Of questionable benefit
MY THOUGHT PROCESSES on blacking the baseplate follow much the same course as Steve Haywood’s ( CB, Sept).
I have recently had a new baseplate welded over the original as its condition was very poor. When I peeped under my boat in dry dock to look at the new baseplate with its bare steel contrasting with the shiny, newly-blacked sides, I must admit my resolve did waver.
Saying that, the original blacking on the hull sides didn’t seem to stop much electrolysis anyway, as the first pressure-washing revealed some shiny metal – a sure sign of electrolysis.
The boatyard did a great job renewing and refurbishing the hull and the ensuing independent survey obviously gave the baseplate a clean bill of health.

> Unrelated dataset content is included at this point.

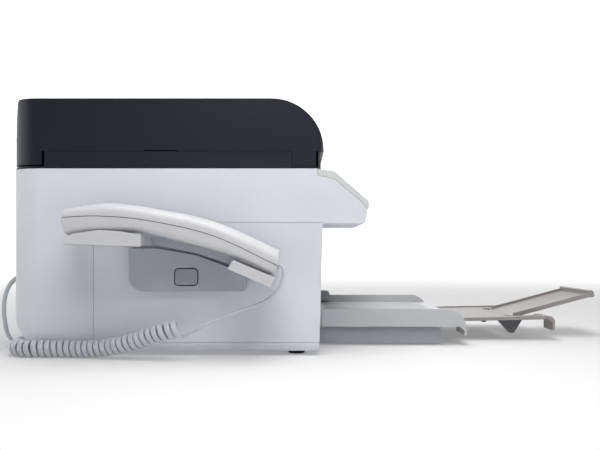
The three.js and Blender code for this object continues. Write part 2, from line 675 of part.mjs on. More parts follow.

On reaching the last page of the survey, however, in the ‘general observations’ at the end, were the words ‘may benefit from blacking of the baseplate’.

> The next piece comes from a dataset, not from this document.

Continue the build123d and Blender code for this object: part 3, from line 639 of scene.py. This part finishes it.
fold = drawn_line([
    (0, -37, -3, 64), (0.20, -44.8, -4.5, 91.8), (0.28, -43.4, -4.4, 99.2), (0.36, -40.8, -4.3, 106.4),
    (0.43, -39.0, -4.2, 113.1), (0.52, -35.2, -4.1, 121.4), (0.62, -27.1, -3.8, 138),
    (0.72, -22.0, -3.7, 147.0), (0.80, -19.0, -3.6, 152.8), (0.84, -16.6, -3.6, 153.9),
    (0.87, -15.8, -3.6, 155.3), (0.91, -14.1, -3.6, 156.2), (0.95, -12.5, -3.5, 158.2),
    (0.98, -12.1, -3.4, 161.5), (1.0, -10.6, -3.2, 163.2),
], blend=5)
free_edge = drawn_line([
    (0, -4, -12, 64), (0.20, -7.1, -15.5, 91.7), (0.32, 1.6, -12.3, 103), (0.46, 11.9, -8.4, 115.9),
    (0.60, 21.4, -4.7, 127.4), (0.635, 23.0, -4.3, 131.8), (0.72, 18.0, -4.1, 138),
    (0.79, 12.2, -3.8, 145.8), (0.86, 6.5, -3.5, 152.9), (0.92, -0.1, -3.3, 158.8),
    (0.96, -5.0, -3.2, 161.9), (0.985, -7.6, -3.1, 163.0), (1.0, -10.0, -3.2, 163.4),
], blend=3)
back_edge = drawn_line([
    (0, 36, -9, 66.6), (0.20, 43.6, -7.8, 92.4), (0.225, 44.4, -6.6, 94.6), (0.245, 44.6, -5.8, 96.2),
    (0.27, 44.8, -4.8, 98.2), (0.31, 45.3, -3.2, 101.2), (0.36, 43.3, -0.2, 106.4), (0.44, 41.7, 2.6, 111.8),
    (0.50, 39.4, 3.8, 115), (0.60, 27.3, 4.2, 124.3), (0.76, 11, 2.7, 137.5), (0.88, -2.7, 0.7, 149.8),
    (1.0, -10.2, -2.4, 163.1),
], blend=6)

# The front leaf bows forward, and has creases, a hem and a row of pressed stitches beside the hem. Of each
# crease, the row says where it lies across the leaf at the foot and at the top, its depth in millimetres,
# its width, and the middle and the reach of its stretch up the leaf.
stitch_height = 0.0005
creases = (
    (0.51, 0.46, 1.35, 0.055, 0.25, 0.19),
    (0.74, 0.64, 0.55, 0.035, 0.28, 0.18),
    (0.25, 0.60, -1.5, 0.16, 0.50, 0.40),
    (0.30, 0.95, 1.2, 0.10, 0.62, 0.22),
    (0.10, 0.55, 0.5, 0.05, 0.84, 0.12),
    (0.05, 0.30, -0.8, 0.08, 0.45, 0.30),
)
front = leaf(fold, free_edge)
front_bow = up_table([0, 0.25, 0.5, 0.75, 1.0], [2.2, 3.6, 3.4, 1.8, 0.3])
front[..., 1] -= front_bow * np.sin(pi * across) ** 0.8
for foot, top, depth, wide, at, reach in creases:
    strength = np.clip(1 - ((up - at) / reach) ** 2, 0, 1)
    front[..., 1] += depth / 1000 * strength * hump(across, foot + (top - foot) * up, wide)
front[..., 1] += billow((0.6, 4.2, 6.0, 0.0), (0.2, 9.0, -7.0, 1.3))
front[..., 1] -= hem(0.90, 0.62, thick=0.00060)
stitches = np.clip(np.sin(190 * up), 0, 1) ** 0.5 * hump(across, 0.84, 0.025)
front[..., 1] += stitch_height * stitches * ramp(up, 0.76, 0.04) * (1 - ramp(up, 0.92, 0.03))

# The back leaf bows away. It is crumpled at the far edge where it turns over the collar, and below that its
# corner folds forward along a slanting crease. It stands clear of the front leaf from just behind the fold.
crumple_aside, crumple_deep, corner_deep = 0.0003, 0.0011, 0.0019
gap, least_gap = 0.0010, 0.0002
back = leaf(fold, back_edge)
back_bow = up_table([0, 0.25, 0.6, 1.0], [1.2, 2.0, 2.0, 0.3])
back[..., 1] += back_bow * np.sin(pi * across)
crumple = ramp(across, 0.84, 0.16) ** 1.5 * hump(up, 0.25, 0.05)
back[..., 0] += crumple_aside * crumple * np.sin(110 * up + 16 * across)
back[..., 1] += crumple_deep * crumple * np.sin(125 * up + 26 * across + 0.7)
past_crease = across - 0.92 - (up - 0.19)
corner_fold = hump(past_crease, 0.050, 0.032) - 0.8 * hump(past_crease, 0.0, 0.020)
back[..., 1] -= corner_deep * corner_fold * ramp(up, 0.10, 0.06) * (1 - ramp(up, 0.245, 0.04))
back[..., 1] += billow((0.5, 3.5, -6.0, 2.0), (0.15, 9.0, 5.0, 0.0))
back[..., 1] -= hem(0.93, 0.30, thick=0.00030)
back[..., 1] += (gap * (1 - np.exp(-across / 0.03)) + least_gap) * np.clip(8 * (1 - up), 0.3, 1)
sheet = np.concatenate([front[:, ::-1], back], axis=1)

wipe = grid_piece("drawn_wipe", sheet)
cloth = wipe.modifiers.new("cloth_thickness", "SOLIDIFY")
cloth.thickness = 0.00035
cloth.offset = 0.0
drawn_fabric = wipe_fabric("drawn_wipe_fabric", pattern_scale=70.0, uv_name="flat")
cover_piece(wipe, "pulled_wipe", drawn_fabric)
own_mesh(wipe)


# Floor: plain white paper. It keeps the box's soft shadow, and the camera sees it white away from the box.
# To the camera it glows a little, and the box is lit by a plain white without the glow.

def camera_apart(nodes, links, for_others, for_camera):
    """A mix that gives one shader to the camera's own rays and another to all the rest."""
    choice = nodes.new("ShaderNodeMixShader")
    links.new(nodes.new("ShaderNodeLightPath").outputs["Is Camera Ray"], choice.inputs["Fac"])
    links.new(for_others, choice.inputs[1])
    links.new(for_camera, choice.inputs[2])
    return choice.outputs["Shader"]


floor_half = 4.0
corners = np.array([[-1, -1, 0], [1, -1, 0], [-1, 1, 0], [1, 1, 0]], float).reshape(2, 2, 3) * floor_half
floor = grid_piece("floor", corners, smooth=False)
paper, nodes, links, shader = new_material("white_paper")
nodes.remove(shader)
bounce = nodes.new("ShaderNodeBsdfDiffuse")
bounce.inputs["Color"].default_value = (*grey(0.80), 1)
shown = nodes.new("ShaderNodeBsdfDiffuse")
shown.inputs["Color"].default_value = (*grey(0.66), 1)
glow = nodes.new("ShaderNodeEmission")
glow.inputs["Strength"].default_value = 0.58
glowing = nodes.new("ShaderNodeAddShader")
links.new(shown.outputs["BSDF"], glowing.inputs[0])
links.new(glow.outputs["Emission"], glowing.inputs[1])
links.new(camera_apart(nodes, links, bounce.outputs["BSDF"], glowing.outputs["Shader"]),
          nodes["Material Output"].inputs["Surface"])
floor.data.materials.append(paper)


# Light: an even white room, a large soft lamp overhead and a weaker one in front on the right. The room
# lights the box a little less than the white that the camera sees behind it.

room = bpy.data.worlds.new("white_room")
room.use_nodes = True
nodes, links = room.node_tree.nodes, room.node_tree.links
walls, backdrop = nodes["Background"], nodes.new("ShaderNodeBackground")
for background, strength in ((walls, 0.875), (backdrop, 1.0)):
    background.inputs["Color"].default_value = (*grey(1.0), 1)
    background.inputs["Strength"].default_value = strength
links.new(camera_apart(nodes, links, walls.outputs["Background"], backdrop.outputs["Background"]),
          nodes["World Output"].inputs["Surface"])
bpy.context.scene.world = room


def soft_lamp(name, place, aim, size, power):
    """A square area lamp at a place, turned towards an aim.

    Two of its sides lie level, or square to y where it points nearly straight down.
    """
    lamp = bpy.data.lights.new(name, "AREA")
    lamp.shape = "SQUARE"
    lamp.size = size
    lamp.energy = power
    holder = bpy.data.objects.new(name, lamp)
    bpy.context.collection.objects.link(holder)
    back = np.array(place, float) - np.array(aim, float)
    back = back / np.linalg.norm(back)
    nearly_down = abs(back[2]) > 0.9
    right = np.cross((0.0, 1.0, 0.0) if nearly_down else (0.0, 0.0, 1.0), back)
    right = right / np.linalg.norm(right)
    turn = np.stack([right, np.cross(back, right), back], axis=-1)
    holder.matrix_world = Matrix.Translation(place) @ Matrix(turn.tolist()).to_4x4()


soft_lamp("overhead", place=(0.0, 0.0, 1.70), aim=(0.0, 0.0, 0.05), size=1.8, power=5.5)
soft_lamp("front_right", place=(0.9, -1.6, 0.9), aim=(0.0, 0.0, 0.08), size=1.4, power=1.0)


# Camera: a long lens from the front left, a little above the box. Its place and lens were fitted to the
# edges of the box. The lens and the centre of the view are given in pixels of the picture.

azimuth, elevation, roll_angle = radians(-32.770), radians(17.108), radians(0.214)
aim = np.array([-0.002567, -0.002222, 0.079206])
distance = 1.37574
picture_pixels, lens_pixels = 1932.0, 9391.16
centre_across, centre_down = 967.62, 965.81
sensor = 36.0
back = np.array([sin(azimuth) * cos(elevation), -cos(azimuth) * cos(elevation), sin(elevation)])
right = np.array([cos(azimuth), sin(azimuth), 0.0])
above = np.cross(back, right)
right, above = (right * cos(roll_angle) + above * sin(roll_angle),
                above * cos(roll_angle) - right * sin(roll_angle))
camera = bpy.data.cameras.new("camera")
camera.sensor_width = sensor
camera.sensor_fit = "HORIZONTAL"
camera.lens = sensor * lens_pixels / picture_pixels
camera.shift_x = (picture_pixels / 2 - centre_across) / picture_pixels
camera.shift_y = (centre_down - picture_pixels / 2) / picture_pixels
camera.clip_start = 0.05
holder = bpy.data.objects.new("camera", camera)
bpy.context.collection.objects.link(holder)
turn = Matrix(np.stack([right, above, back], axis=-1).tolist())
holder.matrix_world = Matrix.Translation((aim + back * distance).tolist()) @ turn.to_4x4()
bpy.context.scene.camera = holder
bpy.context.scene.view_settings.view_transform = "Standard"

As Steve suggested in his article, is this a phrase that is going to escalate in status while any benefits are at best questionable? Will it be something that insurers, surveyors and boatyards just daren’t leave out?
Would it help if all new boats had galvanised hulls when new? Everyone gets the jitters once a boat is older than ten years; it must be a narrowboat owner’s biggest concern. The extra cost would surely help the boat maintain its value.